10 Quick Reference Table

Symbol Location Concept Why it matters
ARIA_* aria/aria_constants.py Dataset key schema Ensure loaders/oracles read/write tensors correctly.
PoseTW aria/pose.py SE(3) interpolation Align candidate viewpoints with snippet/world frames.
CameraTW aria/camera.py Fisheye projection Generate rays for coverage & rendering.
ObbTW aria/obb.py Oriented boxes Semantic coverage metrics & detection losses.
EfmModelAdaptor dataset/efm_model_adaptor.py Snippet normalisation Keeps EVL and oracle batches aligned.
Lifter model/lifter.py 2D→3D feature lifting Supplies volumetric priors for RRI.
VolumeFusion inference/fuse.py Occupancy fusion Accumulates evidence across viewpoints.
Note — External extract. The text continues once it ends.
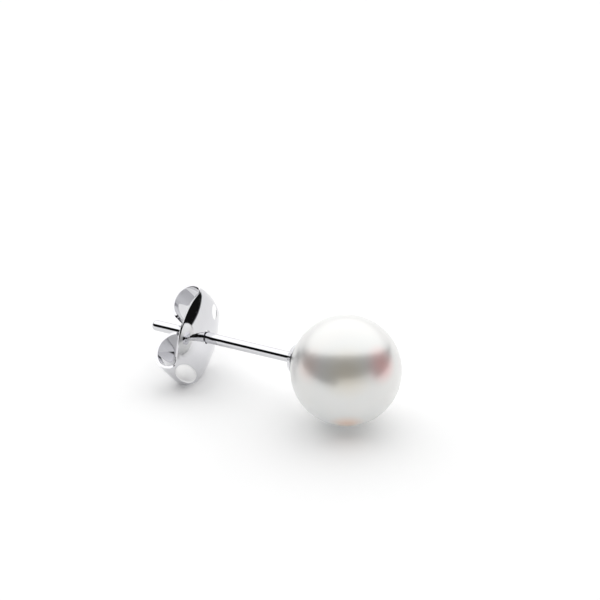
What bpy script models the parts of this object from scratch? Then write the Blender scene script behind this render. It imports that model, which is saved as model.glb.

get_freespace_world utils/pointcloud.py Free-space sampling Coverage/information gain cues.
compute_pts_to_mesh_dist utils/mesh_utils.py Chamfer distance term Core of oracle RRI metric.
obb_eval_dataset inference/eval.py Dataset-level mAP Benchmarks semantic reconstruction quality.

Use this catalogue as a map when wiring EVL outputs into our oracle metrics or when you need the exact tensor layout for NBV experiments.